E a terceira é a soberania genética, inclusive no último período existe uma construção para transformar a Embrapa em Embrapa S/A, ou seja, um processo de privatização da empresa, que é pública. Se esse processo continuar, as multinacionais é que vão acabar dominando a Embrapa, que tem o maior banco de germoplasma do mundo, um patrimônio genético extremamente importante e que a gente corre o risco de as empresas botarem a mão. E se botarem a mão sabemos que é para avançar nas pesquisas, transformar em patentes, depois em mercadoria e continuar mantendo as suas taxas de lucro. Temos levantado essa bola dentro da Campanha de que precisamos de uma Embrapa 100% pública, sob controle dos trabalhadores e voltada para a pesquisa pública que atenda a pequena agricultura.
No ano passado foram R$ 170 milhões utilizados pela Embrapa em pesquisas e, desse montante, apenas 4% foi usado para a pequena agricultura. São recursos públicos de uma empresa pública trabalhando para interesses privados, e essa discussão tem uma relação direta com a soberania nacional.
Há uma série de outras lutas também protagonizadas por camponeses e povos tradicionais na defesa da soberania sobre os territórios, como a resistência à Usina Hidrelétrica de Belo Monte e também outras batalhas a nível nacional como a recente oposição às modificações propostas ao Código Florestal. A Cúpula dos Povos pretendeu ser também um espaço de confluência dessas lutas. Como a campanha se articula com essas outras bandeiras?

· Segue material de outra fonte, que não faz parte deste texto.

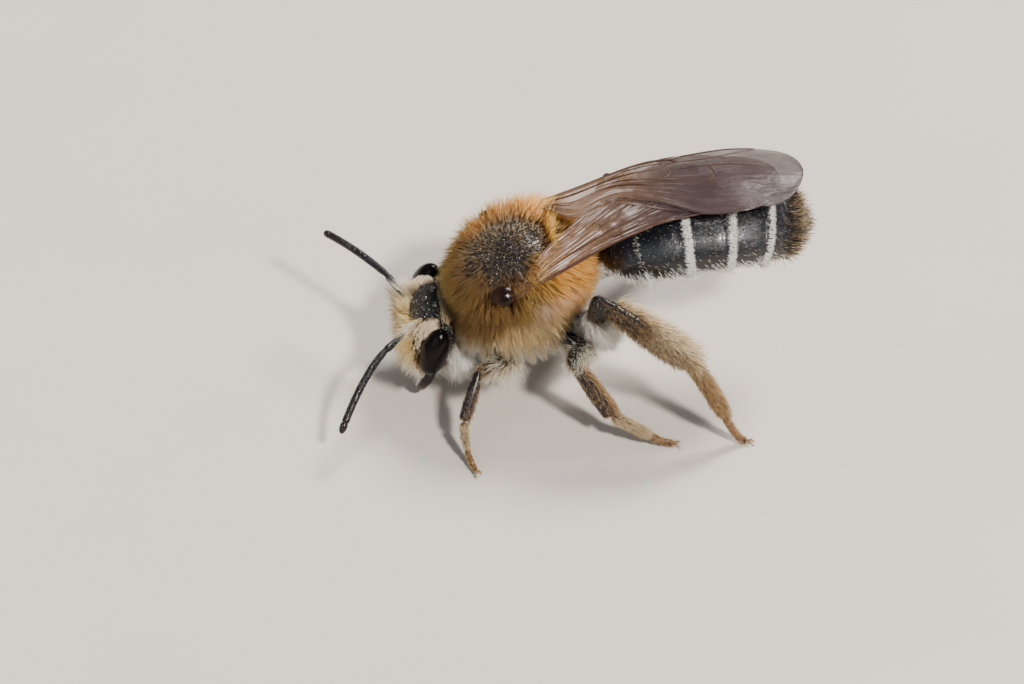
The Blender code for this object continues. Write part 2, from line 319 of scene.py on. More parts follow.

A Campanha entra no debate sobre o modelo de sociedade e o modelo de produção a partir dos agrotóxicos, mas não fica nisso. Onde conseguimos convergir com o conjunto de lutas? Entrando pela porta da problemática causada pelos agrotóxicos, acabamos discutindo o problema colocado para toda a sociedade – que é o modelo de sociedade capitalista que a gente vive e a forma de produzir no campo em nível mundial, que também é essa forma capitalista de produção, sob domínio e controle das empresas transnacionais. Dessa forma, acabamos conseguindo manter um diálogo com esse conjunto de atores sociais que está fazendo luta pelo mundo afora. Belo Monte, por exemplo, e todas essas grandes obras estão sendo feitas para atender interesses das empresas.
No caso de Belo Monte, há um interesse privado de apropriação da água. O Brasil é um dos países que mais exporta água no mundo, mas como exportamos água? Levamos para fora em garrafinhas? Não, as empresas vêm para cá para trabalharem em atividades que necessitam muita água para produção. Ao invés de produzirem em seus países de origem, que em geral não têm muita água, vem para cá, produzem aqui, utilizam água e depois exportam a fruta, o eucalipto, a carne, vários outros produtos. Então é uma forma de exportação de água que vai de forma secundarizada.
As grandes obras têm relação com esse papel que o Estado brasileiro acaba cumprindo de dar condições para que o modelo de sociedade capitalista siga se desenvolvendo, siga se apropriando daquilo que é de interesse público. Queremos dialogar com o povo, temos de debater a partir dos problemas reais, das contradições e ir elevando o nível de consciência da sociedade. Não são poucas pessoas que vão fazer as transformações, são as grandes massas.
Hoje, o agrotóxico é um problema de saúde pública que a sociedade está sentindo, e este problema acaba apontando para discutir também o modelo de sociedade e de produção. Precisamos avançar para construir processos de luta mais contínuos e orquestrados em nível internacional: assim como o capital não tem pátria, a luta dos povos também não pode ter pátria. Temos de fazer uma luta global, internacional, casando processos de luta, para que a gente possa parar a Dow lá na Europa e ter impacto aqui no Brasil.